Most of my books include a death or two, but so far no virgin deaths. Such an interesting custom deserves to be immortalized in a novel, don't you agree?

Thank you for reading! Find me on Twitter @swiftstory, or on my website www.deborahswift.com


8 comments:

Celia Rees said...

Thanks so much for this fascinating post!

Deborah Swift said...

Hi Celia, glad you enjoyed it.

bvs said...

Very interresting post. Thank you very much. I love learning about practices like this that help us learn about a significant aspect of the lives of women.

And these especially because they belong to a sub-class of women of whom not much is written.

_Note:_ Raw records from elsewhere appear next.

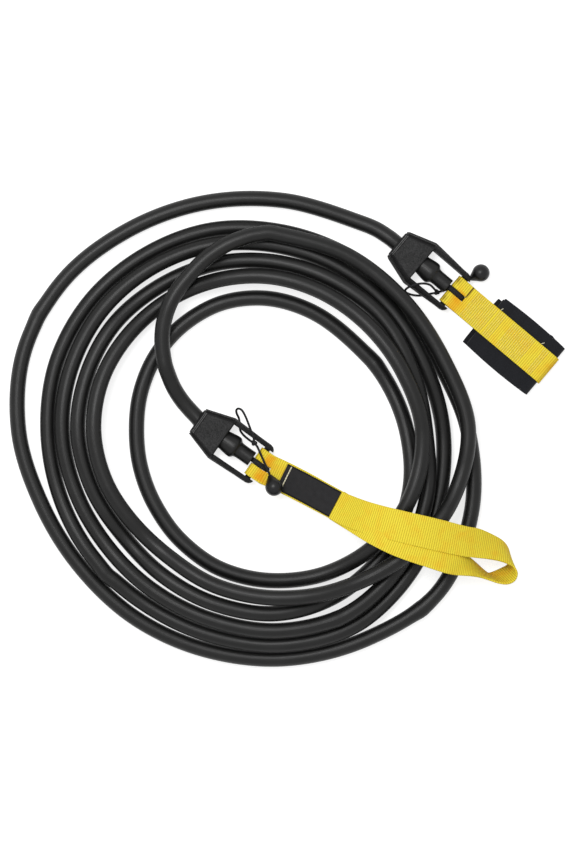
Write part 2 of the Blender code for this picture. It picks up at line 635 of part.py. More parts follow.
# Hand strap: (x, y, z) from bar B, then the direction of the webbing's width
SEWN_LAYERS = (
    (14.0, 1.0, 2.0), (22.0, 2.4, 1.2), (34.0, 4.2, 1.4), (46.0, 5.8, 2.8),
    (58.0, 7.2, 5.2), (69.7, 8.6, 8.6),
)
HAND_LOOP = (
    (80.0, 10.2, 14.6, -0.17, 0.98, 0.0), (96.0, 14.6, 26.0, -0.28, 0.96, 0.0),
    (117.0, 22.6, 33.8, -0.33, 0.94, 0.0), (137.0, 30.4, 34.8, -0.35, 0.94, 0.0),
    (156.4, 38.6, 31.6, -0.33, 0.94, 0.0), (178.0, 46.0, 24.3, -0.2, 0.97, 0.1),
    (193.0, 49.5, 17.5, -0.1, 0.95, 0.25), (204.0, 48.5, 11.5, 0.25, 0.75, 0.6),
    (211.0, 42.0, 6.5, 0.55, 0.35, 0.75), (211.0, 33.0, 3.5, 0.6, 0.0, 0.8),
    (201.0, 27.9, 5.4, 0.1, -0.15, 0.98), (187.0, 23.4, 11.0, -0.05, 0.4, 0.9),
    (172.0, 22.0, 18.1, -0.15, 0.8, 0.55), (150.0, 18.6, 27.1, -0.2, 0.96, 0.1),
    (128.0, 14.0, 29.0, -0.18, 0.98, 0.0), (106.0, 11.0, 25.7, -0.12, 0.99, 0.0),
    (88.0, 9.8, 14.5, -0.1, 0.99, 0.0), (78.0, 9.2, 9.2, -0.1, 0.99, 0.0),
    (71.2, 8.8, 6.9, -0.1, 0.99, 0.0),
)


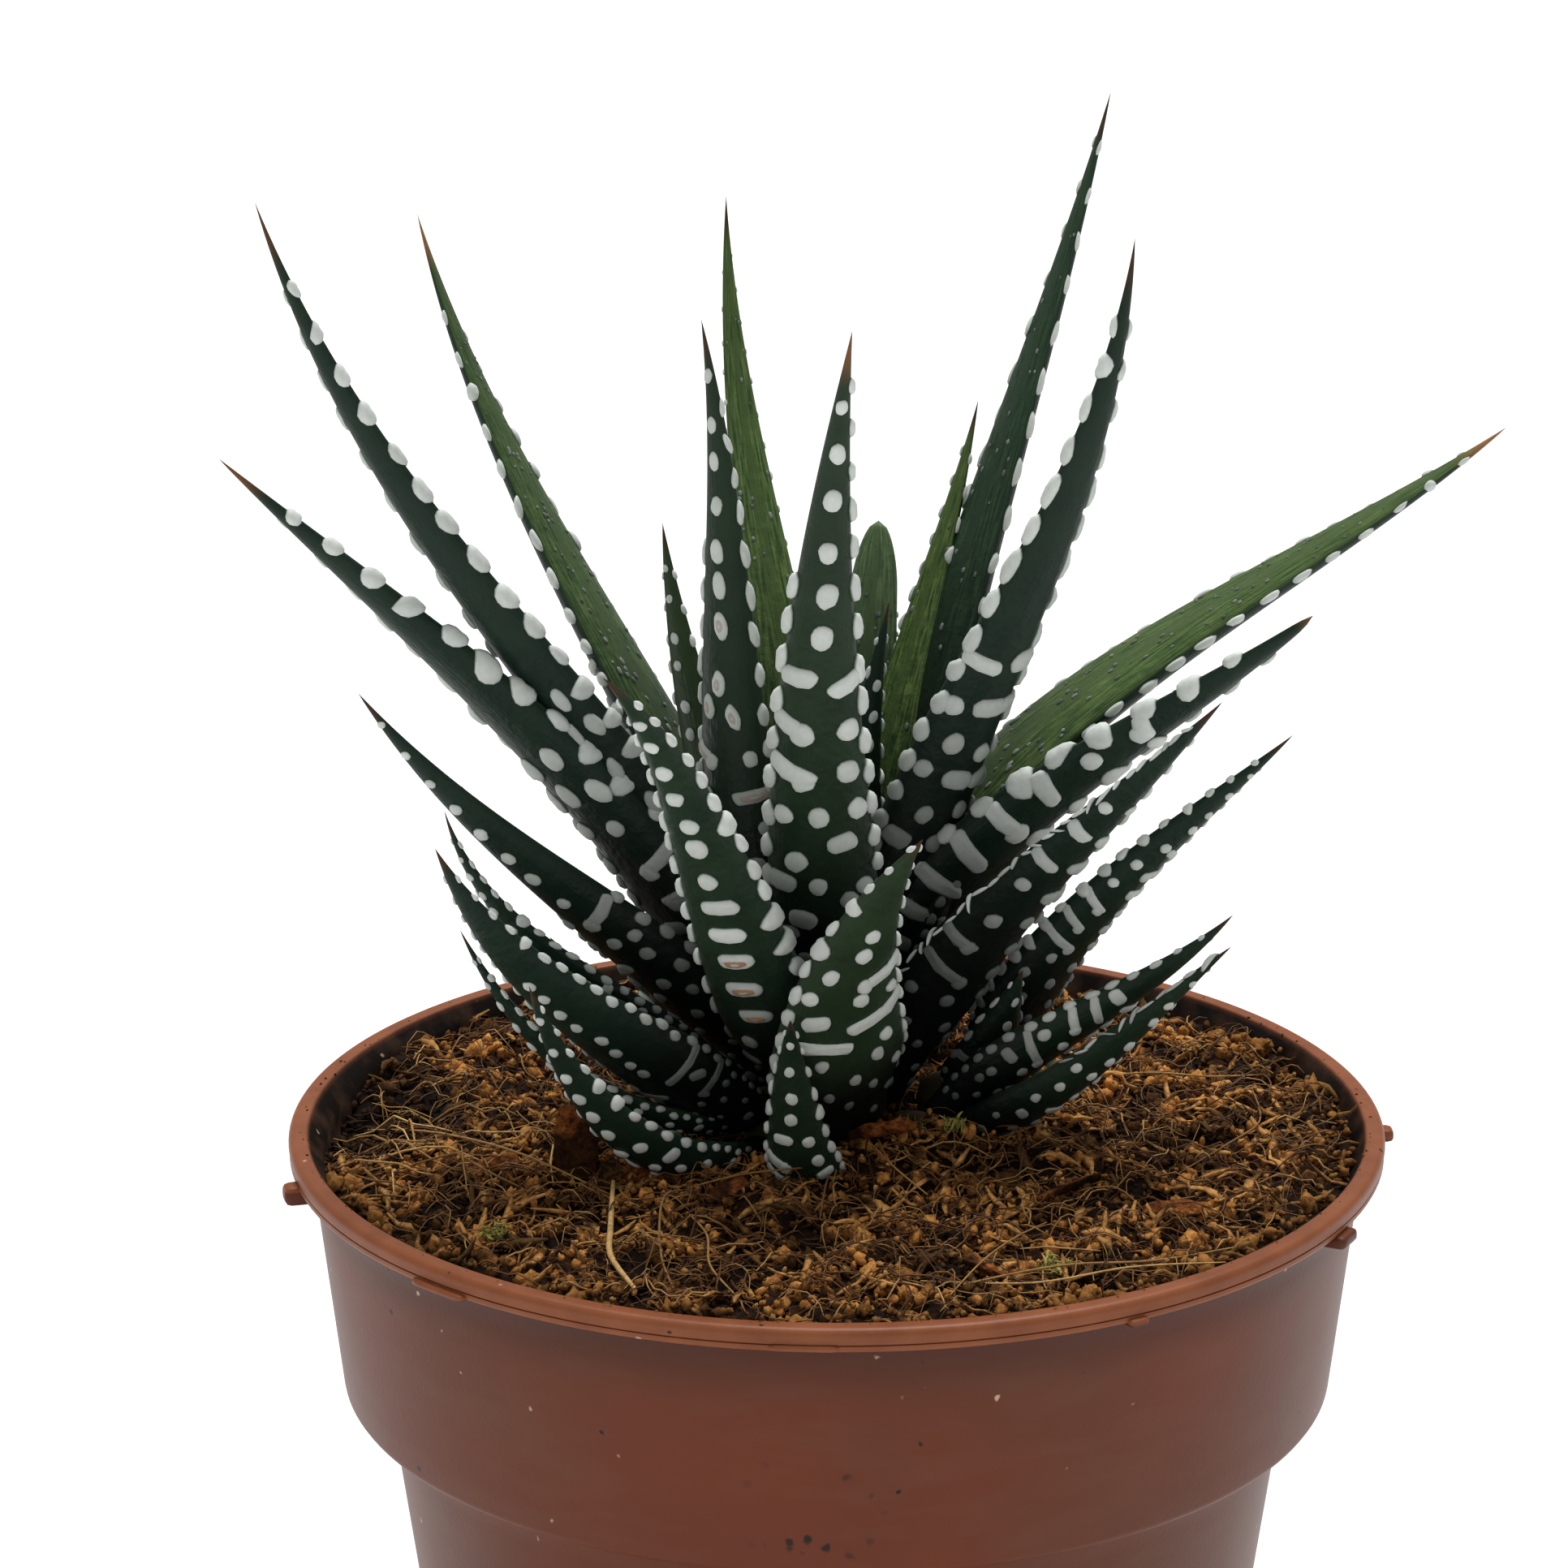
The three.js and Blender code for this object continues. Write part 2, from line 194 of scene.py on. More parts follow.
def pot_profile():
    """The pot's section as (radius, height) pairs: up the outside, over the rim and down the inside."""
    bead = RIM_HEIGHT + RIM_TOP - RIM_BEAD
    collar_top = (COLLAR_TOP_RADIUS, LIP_HEIGHT - 0.2 * MM)
    return [
        (0, 0),
        *arc(BASE_RADIUS - EDGE_ROUND, EDGE_ROUND, EDGE_ROUND, -90, 0, 4),
        *along_wall((BASE_RADIUS, EDGE_ROUND), (BODY_TOP_RADIUS, STEP_HEIGHT), 12),
        (BODY_TOP_RADIUS - 0.03 * MM, STEP_HEIGHT - 0.2 * MM),
        (BODY_TOP_RADIUS + 0.15 * MM, STEP_HEIGHT),
        *arc(COLLAR_FOOT_RADIUS - EDGE_ROUND, STEP_HEIGHT + EDGE_ROUND, EDGE_ROUND, -90, 0, 4),
        *along_wall((COLLAR_FOOT_RADIUS, STEP_HEIGHT + EDGE_ROUND), collar_top, 8),
        collar_top,
        (COLLAR_TOP_RADIUS + 0.15 * MM, LIP_HEIGHT),
        (RIM_RADIUS - 0.4 * MM, LIP_HEIGHT),
        (RIM_RADIUS - 0.14 * MM, LIP_HEIGHT + 0.06 * MM),
        (RIM_RADIUS - 0.06 * MM, LIP_HEIGHT + 0.2 * MM),
        (RIM_RADIUS - 0.08 * MM, GROOVE_HEIGHT - 0.07 * MM),
        (RIM_RADIUS - GROOVE_DEPTH, GROOVE_HEIGHT - 0.03 * MM),
        (RIM_RADIUS - GROOVE_DEPTH, GROOVE_HEIGHT + 0.03 * MM),
        (RIM_RADIUS - 0.05 * MM, GROOVE_HEIGHT + 0.07 * MM),
        *arc(RIM_RADIUS - RIM_BEAD, bead, RIM_BEAD, -5, 90, 6),
        *arc(MOUTH_RADIUS + 0.3 * MM, RIM_HEIGHT + RIM_TOP - 0.3 * MM, 0.3 * MM, 90, 180, 4),
        (COLLAR_TOP_RADIUS - WALL, LIP_HEIGHT),
        (COLLAR_FOOT_RADIUS - WALL, STEP_HEIGHT + WALL),
        (BODY_TOP_RADIUS - WALL, STEP_HEIGHT + WALL),
        (BASE_RADIUS - WALL, POT_FLOOR),
        (0, POT_FLOOR),
    ]


def turned_over(face):
    """A face seen from its other side, from the same first corner."""
    return (face[0], *face[:0:-1])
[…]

Please correct me on that if there is a lot of information available about the lives of unmarried women. And direct me to any good sources.

I find that there is something beautiful and folorn about them. Their colour faded, hanging there,still in a row, they evoke for me the sadness their families must have felt.

A permanent reminder of both loss and hope in an eternal future.

Also
Given the damp climate in the uk and the fact that these are made mostly of thin strips of wood and paper, it's amazing any have survived.

Marjorie said...

That's fascinating! I'd never heard of this custom (nor did I know that 'green sickness' was an specific illness, I'd assumed it was just a general term for any illness affecting young girls)

Deborah Swift said...

I agree that there is something very forlorn and beautiful about these. Given that girls married very young in those days, they were probably mostly under twenty years old, but I also thought the one for an older spinster was particularly poignant.

Sue Purkiss said...

Am very pleased to know the origin of 'virgin crants'!

Sally Zigmond said...

I'd never heard of this practice at all. So fascinating. Thank you.

Sally Johnson said...

This is so sad. But after the Civil Wars there must have been many spinsters left to fend for themselves and their families. I'm glad their families found had a special way to honor them. And YES, this does deserve to be in a book!